With Dionysus she was the mother of the Charites (Aglaea ("Splendor"), Euphrosyne ("Mirth"), and Thalia ("Good Cheer")), although Zeus and Eurynome are also given as their parents, and Priapus, a minor fertility god with a permanent erection who may have been a son of Dionysus and Chione.
With Adonis she had a daughter, Beroe. With Phaethon, son of Eos, she had a son, Astynous/Astynoos, making her the great, great-grandmother of Cinyras whose daughter Myrrha she cursed to love him.
With her mortal lover Anchises she had the hero Aeneas, and Lyros, and with her other mortal lover Butes she had Eryx, a king and a boxer killed by Heracles, who is also listed as a son of Poseidon.
Some sources say that Hephaestus actually divorced her as a result of her infedelity. Hermes fell in love with her when he saw her bathing but she rejected him. Zeus helped him to seduce her by stealing one of her sandals or sending an eagle to steal it, Hermes then used the sandal as leverage. When her affair with Ares was exposed, Poseidon offered to pay her bride price, acting as a guarantor should Ares fail to pay it, Ares did but Poseidon did not gain her as wife as Hephaestus would not divorce her or fell back in love with her.
Her animals are doves, dolphins, sparrows and swans, her plants/fruits pomegranates, apples, myrtle, roses, and limes. Her symbols are the mirror, her girdle, pearl, scallop shell, and the seashell. She is usually depicted with long, golden hair, generally naked with Eros in attendance, or on her seashell rising from the sea.

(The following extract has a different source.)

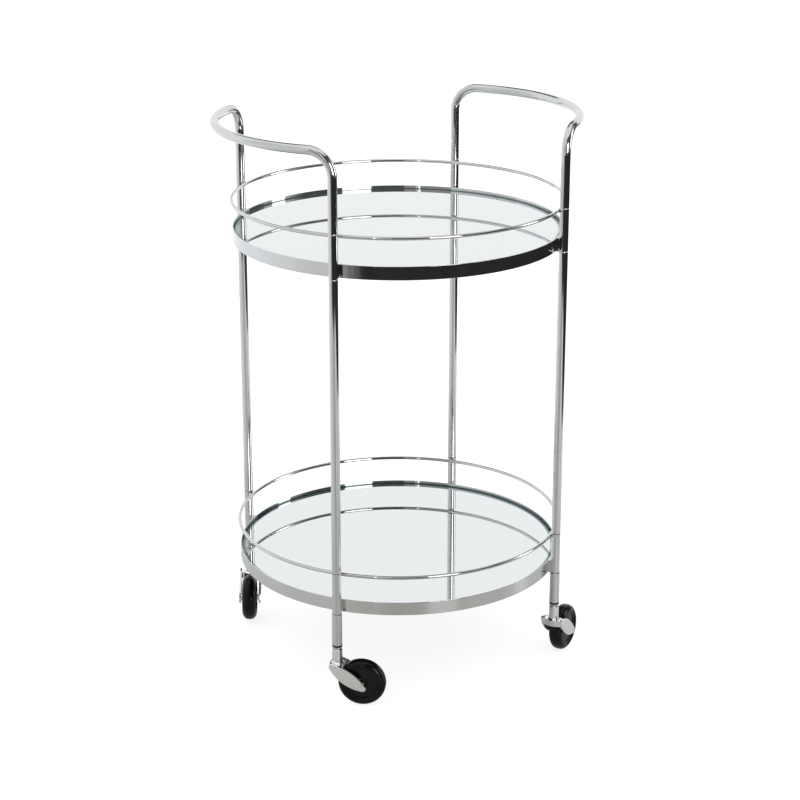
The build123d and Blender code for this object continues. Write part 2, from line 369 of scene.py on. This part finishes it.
def add_loops(mesh, loops, closed):
    """Skins a row of equal loops of points. A closed row runs round on itself, others get caps."""
    rows = [[mesh.verts.new(point) for point in loop] for loop in loops]
    pairs = list(zip(rows, rows[1:])) + ([(rows[-1], rows[0])] if closed else [])
    for one, other in pairs:
        for i in range(len(one)):
            j = (i + 1) % len(one)
            mesh.faces.new((one[i], one[j], other[j], other[i]))
    if not closed:
        mesh.faces.new(list(reversed(rows[0])))
        mesh.faces.new(rows[-1])


def add_bead(mesh, centre, along, length, radius):
    """A weld bead: a rod with rounded ends and the ripples that the weld pool leaves."""
    side = along.orthogonal().normalized()
    other_side = along.cross(side)
    loops = []
    for step in range(1, BEAD_STEPS):
        t = 2 * step / BEAD_STEPS - 1
        ripple = 1 + BEAD_RIPPLE * math.sin(2 * math.pi * t * length / 2 / BEAD_RIPPLE_PITCH)
        thickness = radius * (1 - t**4) ** 0.5 * ripple
        middle = centre + along * (t * length / 2)
        spokes = [side * math.cos(a) + other_side * math.sin(a) for a in SECTION_TURNS]
        loops.append([middle + spoke * thickness for spoke in spokes])
    add_loops(mesh, loops, closed=False)


def add_ring(mesh, centre, axis, radius, thickness):
    """A ring of round section about an axis."""
    start = axis.orthogonal().normalized()
    loops = []
    for step in range(RING_STEPS):
        angle = 2 * math.pi * step / RING_STEPS
        spoke = start * math.cos(angle) + axis.cross(start) * math.sin(angle)
        section = [(thickness * math.cos(a), thickness * math.sin(a)) for a in SECTION_TURNS]
        loops.append([centre + spoke * (radius + out) + axis * along for out, along in section])
    add_loops(mesh, loops, closed=True)


def piece(name, fill, material, body):
    """Makes a smooth mesh with fill(bmesh), riding on a CAD body."""
    made = bmesh.new()
    fill(made)
    bmesh.ops.recalc_face_normals(made, faces=made.faces)
    mesh = bpy.data.meshes.new(name)
    made.to_mesh(mesh)
    made.free()
    mesh.materials.append(material)
    mesh.shade_smooth()
    obj = bpy.data.objects.new(name, mesh)
    scene.collection.objects.link(obj)
    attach(obj, body)


def box_middle(node_name):
    low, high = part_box(node_name)
    return (low + high) / 2


def post_place(corner):
    """Where a post's axis meets the floor."""
    return box_middle("post_" + corner) * Vector((1, 1, 0))


def wire_beads(tray):
    """A bead above and below the guard wire where it touches each short tube."""
    low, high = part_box(tray + "_guard_wire")
    wire_radius = (high.z - low.z) / 2
    middle = (high.z + low.z) / 2
    outer = high.x - WIRE_BEAD_INSET * wire_radius
    rise = WIRE_BEAD_RISE * wire_radius

    def fill(mesh):
        for corner in CORNERS:
            outward = post_place(corner).normalized()
            for side in (-1, 1):
                centre = outward * outer + UP * (middle + side * rise)
                bead_radius = WIRE_BEAD_RADIUS * wire_radius
                add_bead(mesh, centre, outward.cross(UP), WIRE_BEAD_LENGTH, bead_radius)

    return fill


def pad_beads(tray):
    """A bead down each side of a spacer pad, where it meets the short tube."""
    low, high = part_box(tray + "_spacer_pads")
    post_low, post_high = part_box("post_front_left")
    post_radius = (post_high.x - post_low.x) / 2
    inset = (post_radius**2 - PAD_HALF_WIDTH**2) ** 0.5

    def fill(mesh):
        for corner in CORNERS:
            place = post_place(corner)
            outward = place.normalized()
            for side in (-1, 1):
                centre = place - outward * inset + outward.cross(UP) * (side * PAD_HALF_WIDTH)
                centre += UP * ((low.z + high.z) / 2)
                add_bead(mesh, centre, UP, PAD_BEAD_SHARE * (high.z - low.z), PAD_BEAD_RADIUS)

    return fill


def tyre_rings(corner):
    """A fine raised ring on each side of the tyre, on its rounded shoulder."""
    tyre_name = f"caster_{corner}_tyre"
    low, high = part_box(tyre_name)
    centre = (low + high) / 2
    axle = joint_axis("roll_" + corner)
    radius = (high.z - low.z) / 2 * TYRE_RING_PLACE
    vertices = [v.co - centre for v in frame["nodes"][tyre_name].data.vertices]
    at_ring = [v.dot(axle) for v in vertices if (v - axle * v.dot(axle)).length < radius]
    half_width = max(at_ring) - TYRE_RING_DEPTH

    def fill(mesh):
        for side in (-1, 1):
            add_ring(mesh, centre + axle * (side * half_width), axle, radius, TYRE_RING_THICKNESS)

    return fill


def seam_shadow_rings(mesh):
    """Black rings in the gaps where a post meets its short tube, and the tube its leg, at the lower
    tray: painted shade in those gaps.
    """
    for corner in CORNERS:
        post_low, post_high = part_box("post_" + corner)
        place = post_place(corner)
        radius = (post_high.x - post_low.x) / 2
        leg_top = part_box("leg_" + corner)[1].z
        for z, depth, thickness in ((leg_top, *LEG_SEAM_SHADE), (post_low.z, *POST_SEAM_SHADE)):
            add_ring(mesh, place + UP * z, UP, radius - depth, thickness)


weld = chrome("chrome_weld", 0.03 * MM, 1.5 * MM)
for tray in ("upper", "lower"):
    piece(tray + "_wire_welds", wire_beads(tray), weld, "frame")
    piece(tray + "_pad_welds", pad_beads(tray), weld, "frame")
# Black rings that paint the shade inside the seams between tubes
piece("joint_seam_shadows", seam_shadow_rings, black_plastic("seam_shadow", 0.4, 0.5 * MM), "frame")
for corner in CORNERS:
    rings = tyre_rings(corner)
    piece("tyre_rings_" + corner, rings, finishes["tyre"], "wheel_" + corner)


# Studio. Directions round the cart are in degrees from +X, counterclockwise seen from above.
# Sizes and distances are in metres, distances and radii from the cart's axis.

FLOOR_HALF = 14.0
FLOOR_GLOW = 0.81
# Two more floors, just under the one that the camera sees, show only in reflections
PAPER_HEIGHT = -0.002
CLOTH_HEIGHT = -0.001

WALL_RADIUS = 6.0
WALL_FOOT = -0.1
WALL_TOP = 7.0
WALL_HEIGHTS = (WALL_FOOT, WALL_TOP)
PANEL_RADIUS = 5.8
SOFTBOX_RADIUS = 5.5
CEILING_HALF = 1.2 * WALL_RADIUS
SEGMENT_DEGREES = 3

# The paper: how much of its light is left under the cart, and from where to where it comes back
UNDER_CART_LIGHT = 0.6
CART_SHADE = (0.18, 0.36)
# Its light near the cart and far from it, each from behind the cart to PAPER_DIM_TOWARD, and from
# where to where near becomes far
PAPER_DIM_TOWARD = -109
NEAR_TO_FAR = (0.66, 1.0)
NEAR_LIGHT = [
    (0.0, (0.60, 0.61, 0.61)),
    (0.5, (0.60, 0.605, 0.605)),
    (0.87, (0.56, 0.555, 0.54)),
    (0.96, (0.49, 0.485, 0.465)),
    (1.0, (0.45, 0.445, 0.425)),
]
FAR_LIGHT = [
    (0.0, (0.93, 0.96, 1.0)),
    (0.5, (0.78, 0.79, 0.81)),
    (0.87, (0.62, 0.62, 0.605)),
    (0.96, (0.50, 0.495, 0.475)),
    (1.0, (0.42, 0.415, 0.40)),
]
# Where the paper ends at the front right: (direction, distance)
PAPER_EDGE = (
    (-137.5, 2.1),
    (-95, 2.1),
    (-75, 1.9),
    (-55, 1.45),
    (-39, 1.25),
    (-4, 1.3),
    (31, 2.1),
)
# How the light falls off from the paper's left end to the dark: (from, to, strength), and at what
# distance each step starts and ends
DUSK_STEPS = (
    (-158, -147.5, 0.32),
    (-147.5, -143, 0.2),
    (-143, -139.5, 0.13),
    (-139.5, -137.5, 0.055),
)
DUSK_DISTANCES = (2.15, 2.1)

# The right softbox, and how far on each side of its middle it lights the front wall behind it
RIGHT_SOFTBOX = (337, 350)
GLOOM_REACH = 26
# How bright the front wall is, from well away from that softbox to right behind it
GLOOM_LIGHT = [(0.0, (0.1, 0.098, 0.096)), (0.35, (0.16, 0.158, 0.155)), (1.0, (0.6, 0.6, 0.6))]


def toward(degrees):
    """The unit vector along the floor in a direction."""
    return Vector((math.cos(math.radians(degrees)), math.sin(math.radians(degrees)), 0))


def stage_mesh(name, points, faces, material, seen=True):
    """A stage object that the camera sees, or one that shows only in reflections."""
    mesh = bpy.data.meshes.new(name)
    mesh.from_pydata([Vector(p) for p in points], [], faces)
    mesh.materials.append(material)
    stage_object = bpy.data.objects.new(name, mesh)
    scene.collection.objects.link(stage_object)
    stage_object.visible_camera = seen
    stage_object.visible_diffuse = seen
    stage_object.visible_glossy = not seen
    stage_object.visible_shadow = seen


def square(half, z):
    return [(-half, -half, z), (half, -half, z), (half, half, z), (-half, half, z)]


def pale_floor():
    """The floor that the camera sees: pale, and lit from within so that shadows stay faint."""
    finish = Finish("pale_floor", (0.4, 0.4, 0.4), roughness=0.9, specular=0.1)
    finish.colors(finish.noise(0.4), [(0.3, (0.39, 0.39, 0.39)), (0.7, (0.41, 0.41, 0.41))])
    finish.shader.inputs["Emission Color"].default_value = (1, 1, 1, 1)
    finish.shader.inputs["Emission Strength"].default_value = FLOOR_GLOW
    return finish.material


def glow(name, color, strength):
    """An evenly lit surface, very slightly mottled like fabric."""
    finish = Finish(name, (0, 0, 0), roughness=1.0, specular=0.0)
    finish.colors(finish.noise(0.5), [(0.3, (0, 0, 0)), (0.7, (0.005, 0.005, 0.005))])
    finish.shader.inputs["Emission Color"].default_value = (*color, 1)
    finish.shader.inputs["Emission Strength"].default_value = strength
    return finish.material


def facing_ratio(finish, direction):
    """The cosine of the angle, seen from above, between a direction and where the surface is."""
    flat = finish.stretched((1, 1, 0))
    outward = finish.calculated("ShaderNodeVectorMath", "NORMALIZE", flat, output="Vector")
    return finish.calculated("ShaderNodeVectorMath", "DOT_PRODUCT", outward, toward(direction))


def reflected_floor():
    """The floor that the chrome sees: paper, dimmest just in front of the cart, by the camera."""
    finish = Finish("reflected_floor", (0, 0, 0), roughness=0.3, specular=0.12)
    ahead = finish.ranged(facing_ratio(finish, PAPER_DIM_TOWARD), 0.0, 1.0, -1.0, 1.0)
    distance = finish.from_axis()
    light = finish.node("ShaderNodeMixRGB")
    finish.link(finish.ranged(distance, 0.0, 1.0, *NEAR_TO_FAR), light.inputs["Fac"])
    finish.link(finish.ramp(ahead, NEAR_LIGHT), light.inputs["Color1"])
    finish.link(finish.ramp(ahead, FAR_LIGHT), light.inputs["Color2"])
    finish.link(light.outputs["Color"], finish.shader.inputs["Emission Color"])
    shade = finish.ranged(distance, UNDER_CART_LIGHT, 1.0, *CART_SHADE)
    finish.link(shade, finish.shader.inputs["Emission Strength"])
    return finish.material


def gloom_beside(name, direction, reach):
    """A dim wall that a softbox lights a little, out to reach degrees on each side of it."""
    finish = Finish(name, (0, 0, 0), roughness=1.0, specular=0.0)
    near = math.cos(math.radians(reach))
    lit = finish.ranged(facing_ratio(finish, direction), 0.0, 1.0, near, 1.0)
    finish.link(finish.ramp(lit, GLOOM_LIGHT), finish.shader.inputs["Emission Color"])
    finish.shader.inputs["Emission Strength"].default_value = 1.0
    return finish.material


def beyond(name, edge, material):
    """Floor cloth from an edge of (direction, distance) pairs outwards, only for reflections."""
    lines = [(toward(direction), near) for direction, near in edge]
    points = [line * r + UP * CLOTH_HEIGHT for line, near in lines for r in (near, FLOOR_HALF)]
    faces = [(2 * i, 2 * i + 1, 2 * i + 3, 2 * i + 2) for i in range(len(edge) - 1)]
    stage_mesh(name, points, faces, material, seen=False)


def wall(name, directions, heights, material, radius=WALL_RADIUS):
    """A curved wall round the cart from one direction to another, that only reflections show."""
    start, end = directions
    steps = max(1, round((end - start) / SEGMENT_DEGREES))
    angles = [start + (end - start) * i / steps for i in range(steps + 1)]
    points = [toward(a) * radius + UP * z for a in angles for z in heights]
    faces = [(2 * i, 2 * i + 2, 2 * i + 3, 2 * i + 1) for i in range(steps)]
    stage_mesh(name, points, faces, material, seen=False)


paper = square(FLOOR_HALF, PAPER_HEIGHT)
stage_mesh("floor", square(FLOOR_HALF, 0), [(0, 1, 2, 3)], pale_floor())
stage_mesh("reflected_floor", paper, [(0, 1, 2, 3)], reflected_floor(), seen=False)
beyond("dark_floor", PAPER_EDGE, glow("dark_cloth", (1.0, 0.97, 0.95), 0.027))
for start, end, strength in DUSK_STEPS:
    cloth = glow(f"dusk_cloth_{-start}", (1.0, 0.98, 0.95), strength)
    beyond(f"dusk_floor_{-start}", tuple(zip((start, end), DUSK_DISTANCES)), cloth)

white = glow("white_wall", (0.985, 0.995, 1.0), 1.0)
grey = glow("grey_wall", (0.96, 0.99, 1.0), 0.78)
gloom = glow("gloom", (1.0, 0.98, 0.96), 0.1)
lamp_cloth = glow("softbox_cloth", (1.0, 1.0, 1.0), 4.0)
warm = glow("warm_panel", (1.0, 0.985, 0.95), 0.37)
lit_gloom = gloom_beside("lit_gloom", sum(RIGHT_SOFTBOX) / 2, GLOOM_REACH)
main_lamp_cloth = glow("main_softbox", (1, 1, 1), 4.5)
ceiling_cloth = glow("ceiling_cloth", (1, 1, 1), 0.97)

wall("back_wall", (20, 150), WALL_HEIGHTS, white)
wall("back_valance", (38, 102), (3.2, WALL_TOP), gloom, radius=4.0)
wall("left_wall", (150, 241), WALL_HEIGHTS, grey)
wall("warm_panel", (206, 241), (WALL_FOOT, 3.7), warm, PANEL_RADIUS)
wall("lamp_tube", (229.4, 230.6), (0.4, 3.6), lamp_cloth, SOFTBOX_RADIUS)
wall("front_wall", (241, 380), WALL_HEIGHTS, lit_gloom)
wall("front_valance", (232, 380), (4.4, WALL_TOP), gloom, radius=4.6)
wall("softbox_front", (266, 287), (0.5, 3.4), main_lamp_cloth, SOFTBOX_RADIUS)
wall("softbox_right", RIGHT_SOFTBOX, (0.3, 3.6), lamp_cloth, SOFTBOX_RADIUS)
stage_mesh("ceiling", square(CEILING_HALF, WALL_TOP), [(0, 3, 2, 1)], ceiling_cloth, seen=False)

world = bpy.data.worlds.new("studio")
world.use_nodes = True
background = world.node_tree.nodes["Background"]
background.inputs["Color"].default_value = (1.0, 1.0, 1.0, 1)
background.inputs["Strength"].default_value = 1.0
world.cycles_visibility.glossy = False
scene.world = world


# Camera

right = toward(CAMERA_AZIMUTH)
back = toward(CAMERA_AZIMUTH - 90)
camera = bpy.data.objects.new("camera", bpy.data.cameras.new("camera"))
camera.data.lens = CAMERA_LENS_MM
camera.location = back * CAMERA_DISTANCE + right * CAMERA_SIDE + UP * CAMERA_HEIGHT
aim = right * AIM_SIDE + UP * AIM_HEIGHT
camera.rotation_euler = (camera.location - aim).to_track_quat("Z", "Y").to_euler()
scene.collection.objects.link(camera)
scene.camera = camera
scene.view_settings.view_transform = "Standard"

Her Roman counterpart was Venus, a goddess of love, beauty, sex, fertility and military victory. In a very early form she was a goddess of vegetation, vineyards and gardens. Just as Aphrodite was linked to the Levantine goddess Astarte, a goddess of fertility, sexuality and war who was worshipped in the Eastern Mediterranean, so Venus drew connections with the Etruscan goddess Turan, goddess of love and vitality. Venus was viewed as a mother goddess associated with domestic bliss, she was also the patron goddess of prostitutes.